Os dirigentes turcos consideram que o seu país é europeu, embora só uma pequena parte do seu território, incluindo Istambul, se situe na Europa.

Em 1963, dois anos depois da Grécia, a Turquia assinou um acordo de associação com a então CEE. O acordo com a Grécia desembocou em adesão, em 1981, o que não aconteceu com a associação turca. Mas os governantes turcos continuaram a pugnar pela entrada do seu país na UE. Em 1987 a Turquia apresentou o pedido formal de adesão à UE. Mas só no final de 1999 o Conselho Europeu reconheceu a candidatura turca, em pé de igualdade com outros candidatos.

As negociações começaram e até levaram a Turquia a mudar certas leis e práticas não compatíveis com os valores europeus. Foi o caso, por exemplo, da abolição da pena de morte em 2002. Mas dentro da União vários países não mostravam grande disposição para integrar a Turquia, um país de mais de 75 milhões de habitantes. Era o caso da Áustria, por razões históricas (o império otomano atacou várias vezes o império austro-húngaro), da França de Sarkozy e da própria chanceler alemã – Merkel – que receava o aumento da entrada de imigrantes turcos no seu país, nessa altura já muito numerosos.

Depois de governar dez anos a Turquia como primeiro-ministro, Erdogan tornou-se em 2014 Presidente da República. Nessa posição, Erdogan acentuou a sua viragem de muçulmano moderado não só para um crescente autoritarismo como para um islamismo afirmativo, em aberta contradição com a tradição turca de Estado laico, iniciada por Ataturk após o fim da I Guerra Mundial (que desmantelou o império otomano, dando origem à Turquia). Para isso teve que vencer a oposição dos militares, fiéis à herança de Ataturk.

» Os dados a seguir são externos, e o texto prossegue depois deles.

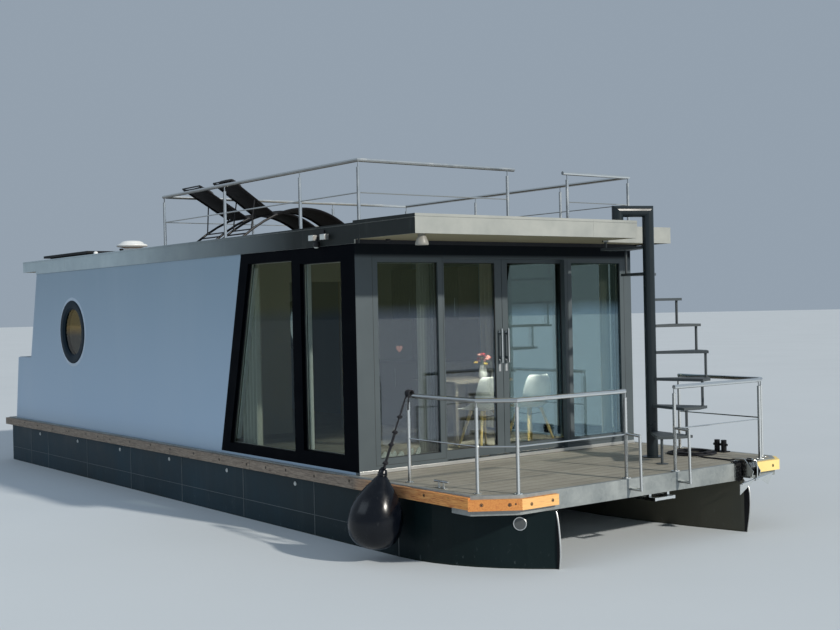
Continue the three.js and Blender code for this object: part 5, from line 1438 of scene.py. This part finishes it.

Os militares turcos nem sempre respeitaram a democracia, desencadeando vários golpes de Estado. Mas nos últimos anos Erdogan fez pior: islamizou o país, instaurou uma repressão brutal, acabou com a liberdade de expressão e encheu as prisões de alegados oponentes ao seu regime. Parte desta situação decorre, segundo Ankara, da rebelião dos curdos que vivem na Turquia e aspiram à autodeterminação.

Há anos parecia próximo o sucesso de um processo de paz com os curdos, mas tudo voltou à estaca zero. Naturalmente que a prevista adesão à UE, se até aí era duvidosa, se tornou impossível. A via autoritária de Erdogan e o seu desrespeito pelos direitos humanos impedem-na. Erdogan já quer voltar à pena de morte…

Mas a UE e em particular a Alemanha precisam que a Turquia retenha no seu solo muitos dos refugiados que fogem às guerras do Médio Oriente e pretendem chegar à Europa. Em 2016 foi celebrado um acordo no qual as autoridades turcas se dispuseram a reter esses refugiados, em troca de uma grossa maquia europeia. Recentemente a Turquia recebeu da UE 3 mil milhões de euros suplementares para acolher refugiados sírios. Ironicamente, parte deles vítima de ataques do exército e da aviação da Turquia aos curdos sírios em Afrin. Para complicar ainda mais as coisas, Erdogan ameaça a França por este país apoiar as milícias curdas.

Os dirigentes turcos continuam a falar na pretensão de aderir à UE. Mas é uma manobra negocial para receberem mais dinheiro da UE. Na “mini-cimeira” de hoje o tema central da discussão será a retenção na Turquia dos refugiados.